ISTANBUL—Turkish economic growth is expected to fall short of sharply lowered government forecasts this year and next, with a recession now likely in the coming six months, a Reuters poll showed, underscoring serious damage from a currency crisis.
The lira has collapsed nearly 40 percent this year, pushing up the price of everything from food to fuel and sending annual inflation to nearly 25 percent, its highest in 15 years.
Sparked by concerns about President Tayyip Erdogan’s control over monetary policy, the sell-off has prompted the central bank to hike rates aggressively, although not enough to reverse the lira’s losses. Investors are now worried about slowing output and the potential impact on the banking sector.
The economy will expand 3.3 percent this year and just 1.1 percent next year, according to a poll of 46 economists. That is well below the government’s lowered forecasts of 3.8 percent growth for this year and 2.3 percent in 2019 announced by Finance Minister Berat Albayrak last month.
“The Turkish central bank’s sharp monetary tightening is set to put an additional brake on economic expansion in the long-term,” analysts at Danske Bank wrote in a recent note.
“We see that risks of recession during the next 12 months have notably increased.”
Recession Imminent
The economy is now expected to contract 1.4 percent in the fourth quarter of this year and officially enter into a recession—defined as two consecutive quarters of negative growth—in the first three months of 2019, with a 2.1 percent contraction, the latest poll showed.Those quarterly growth forecasts are based on a smaller sample of contributors.
“A steep recession is underway,” noted Liam Carson, Emerging Europe Economist at Capital Economics in London.
Ratings agencies have repeatedly sounded alarm about the outlook for Turkey, and in particular, its banks. Albayrak has promised $12 billion in new savings and revenue for 2019 under the government’s new economic program, but that has failed to mollify investors.

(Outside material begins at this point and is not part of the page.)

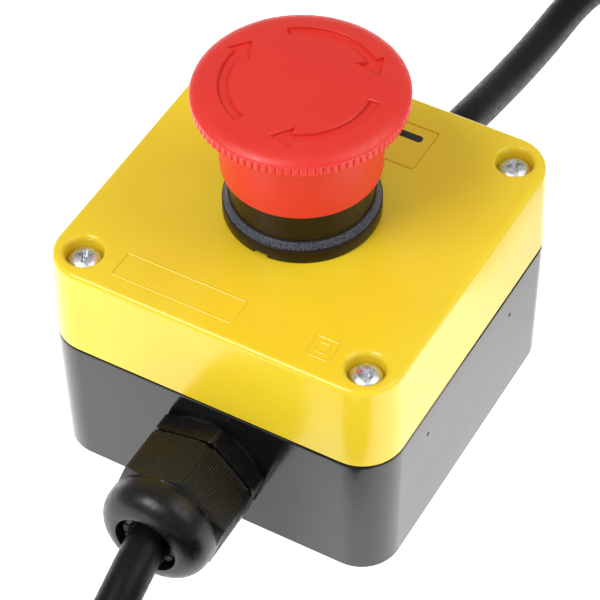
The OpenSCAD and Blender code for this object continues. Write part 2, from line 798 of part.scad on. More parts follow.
module socket_insert() {
    face = socket_l - recess_depth;
    color("#242528") connector_place(socket_at, 180) difference() {
        translate([0, 0, face - 7.9]) cylinder(r = recess_r - 0.05, h = 7.9);
        for (s = [-1, 1]) {
            translate([s * pin_half_spacing, 0, face - 7]) cylinder(r = pin_r + 0.3, h = 8);
            translate([-clip_w / 2 - 0.5, s * (recess_r - 1) - 1.5, face - 4]) cube([clip_w + 1, 3, 5]);
        }
    }
}

module socket_earth_clips() {
    face = socket_l - recess_depth;
    color("#c9c4b4") connector_place(socket_at, 180) for (s = [-1, 1])
        translate([-clip_w / 2, s > 0 ? recess_r - 2.2 : 1.3 - recess_r, face - 3.9]) cube([clip_w, 0.9, 15]);
}

base();
lid();
lid_gasket();
lid_screws();
legend_label();
mushroom_head();
spindle();
latch_pin();
latch_cam();
lip_seal();
operator_body();
bezel_ring();
panel_gasket();
operator_nut();
plunger();
pusher_foot();
return_spring();
mount_collar();
collar_screws();
contact_block_1();
contact_block_2();
contact_plunger_1();
contact_plunger_2();
contact_bridge_1();
contact_bridge_2();
contact_spring_1();
contact_spring_2();
fixed_contacts();
terminal_screws();
terminal_clamps();
supply_gland_body();
supply_gland_washer();
supply_gland_seal();
supply_gland_nut();
supply_gland_locknut();
outlet_gland_body();
outlet_gland_washer();
outlet_gland_seal();
outlet_gland_nut();
outlet_gland_locknut();
supply_cord_inner();
outlet_cord_inner();
brown_lead_in();
brown_lead_out();
blue_lead_in();
blue_lead_out();
earth_leads();
earth_splice();
supply_cord();
supply_coil();
outlet_cord();
coil_tie();
plug_body();
plug_pins();
plug_earth_clips();
socket_body();
socket_insert();
socket_earth_clips();
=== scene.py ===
import math

import bmesh
import bpy
from mathutils import Matrix, Vector


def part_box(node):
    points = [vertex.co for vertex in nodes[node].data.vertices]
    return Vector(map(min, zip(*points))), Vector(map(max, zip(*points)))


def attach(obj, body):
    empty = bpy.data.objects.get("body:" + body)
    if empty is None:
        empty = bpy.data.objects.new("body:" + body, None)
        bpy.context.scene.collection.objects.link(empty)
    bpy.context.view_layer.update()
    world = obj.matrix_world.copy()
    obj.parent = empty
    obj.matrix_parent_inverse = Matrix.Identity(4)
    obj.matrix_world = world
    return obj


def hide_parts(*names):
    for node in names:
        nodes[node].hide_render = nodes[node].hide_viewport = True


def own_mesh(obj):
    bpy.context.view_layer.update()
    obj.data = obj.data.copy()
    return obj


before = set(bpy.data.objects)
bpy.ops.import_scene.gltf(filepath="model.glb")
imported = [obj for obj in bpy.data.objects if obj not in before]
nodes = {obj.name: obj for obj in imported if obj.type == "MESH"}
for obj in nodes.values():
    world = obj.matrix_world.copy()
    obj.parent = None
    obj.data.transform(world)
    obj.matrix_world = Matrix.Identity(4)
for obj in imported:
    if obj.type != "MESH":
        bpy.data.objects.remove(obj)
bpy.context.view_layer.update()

MM = 0.001


# ---------------------------------------------------------------- places from the frame

def box_mm(node):
    """Lowest and highest corner of a CAD node, in millimetres."""
    low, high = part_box(node)
    return [c / MM for c in low], [c / MM for c in high]


base_low, base_high = box_mm("base")
lid_low, lid_high = box_mm("lid")
head_low, head_high = box_mm("mushroom_head")
CASE_HALF = base_high[0]
BASE_TOP = base_high[2]
LID_BOTTOM = BASE_TOP + 0.4
CASE_TOP = box_mm("bezel_ring")[0][2] - 0.05
CORNER_R = 8.4
DRAFT = 0.45
WALL = 2.5
SCREW_AT = 29.5
WELL_R = 4.1
WELL_DEPTH = 3.2
GLAND_Z = sum(box_mm("supply_cord_inner")[i][2] for i in (0, 1)) / 2
GLAND_MOUTH = box_mm("outlet_gland_nut")[1][1]
LEAD_R = 4.0
PLUG_AT, PLUG_R, PLUG_L = (32.6, -133.5, 34.6), 18.5, 50
SOCKET_AT, SOCKET_R, SOCKET_L = (72, 101, 22.05), 22, 66
PIN_R = 2.4
PIN_OFFSET = 9.5


# ---------------------------------------------------------------- camera

def make_camera():
    """The photograph's view: a long lens from above the corner between the front and right walls."""
    azimuth = math.radians(30.165)
    elevation = math.radians(47.766)
    roll = math.radians(-1.007)
    target = Vector((1.66, -4.42, 30)) * MM
    distance = 512.9 * MM
    back = Vector((math.sin(azimuth) * math.cos(elevation),
                   -math.cos(azimuth) * math.cos(elevation), math.sin(elevation)))
    side = Vector((math.cos(azimuth), math.sin(azimuth), 0))
    up = back.cross(side)
    right = side * math.cos(roll) + up * math.sin(roll)
    top = up * math.cos(roll) - side * math.sin(roll)
    data = bpy.data.cameras.new("camera")
    data.sensor_width = 36
    data.lens = 160.9
    data.clip_start = 0.01
    data.clip_end = 20
    camera = bpy.data.objects.new("camera", data)
    axes = Matrix((right, top, back)).transposed().to_4x4()
    camera.matrix_world = Matrix.Translation(target + back * distance) @ axes
    bpy.context.scene.collection.objects.link(camera)
    bpy.context.scene.camera = camera


make_camera()


# ---------------------------------------------------------------- materials

def srgb(r, g, b):
    """Linear colour of an sRGB colour given as 0 to 255."""
    def channel(v):
        v = v / 255
        return v / 12.92 if v <= 0.04045 else ((v + 0.055) / 1.055) ** 2.4
    return (channel(r), channel(g), channel(b), 1)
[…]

For years, Turkish companies, particularly construction firms, borrowed in dollars and euros, drawn by cheaper interest rates. But the lira crisis has driven up the cost of servicing that debt, meaning lenders—themselves reliant on external financing—also face a wave of defaults at home.
Inflation is expected to average 25.3 percent in the fourth quarter, and surge to 28.6 percent in the first quarter of 2019, the poll showed.
But despite that increase, economists predicated the central bank’s main policy would stay at 24 percent until the third quarter of next year when it would begin to decline slightly.
Erdogan, a self-described “enemy of interest rates” has repeatedly called on the central bank to lower rates and provide cheaper credit to companies. While the bank has hiked interest rates by 11.25 percentage points this year, investors say it has been slow to act and not aggressive enough.